As has been established, opponents of the war cannot answer that question by citing an absence of WMD because they were in no position to know one way or the other before the invasion was launched. Neither can they cite international law, which in any case remains ambiguous on the matter, because had WMD been located the invasion would have found easy legal justification due to Saddam’s non-compliance with multiple UN resolutions.
Opponents of the war must therefore answer a question about their motivations along the following lines: “Given that you could not invoke international law as a justification for your stance, and given that you could not have known about WMD, what was your core motivation for opposing the invasion?”
If anyone can come up with anything plausible in answer to that question that does not boil down to gratuitous and visceral hostility to the Bush administration conjoined with the standard anti-Western/anti-American agenda led by the British and European Left, I’d like to hear it. The fact is that most opponents of the war didn’t care a hoot about whether Saddam had WMD. They were also unconcerned about who such weapons might be used against.
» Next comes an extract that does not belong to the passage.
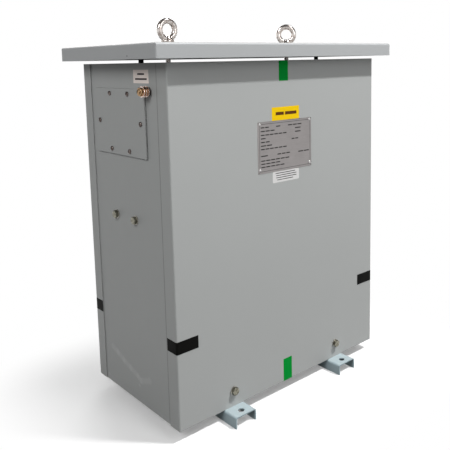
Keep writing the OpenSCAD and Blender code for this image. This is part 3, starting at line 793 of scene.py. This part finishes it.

The anti-war movement in Britain and Europe was led by the usual suspects who oppose any war the West gets involved in. They were able to magnify their popularity many times precisely because they were able to latch on to the widespread dislike (and demonization) of the Bush administration. Led by France and Germany, many west European governments used this as cover to avoid getting involved in a foreign venture they had no intention of joining whatever the danger from Iraq.
Looking at the key issues prior to the invasion of Iraq without utilising the knowledge that we now have about what happened is the only reasonable way to evaluate who had the best motives at the time the invasion was actually launched.
And, to put it mildly, when we ask the right questions in the right way, it is still far from clear that the noblest of motives were those that belonged to the war’s opponents.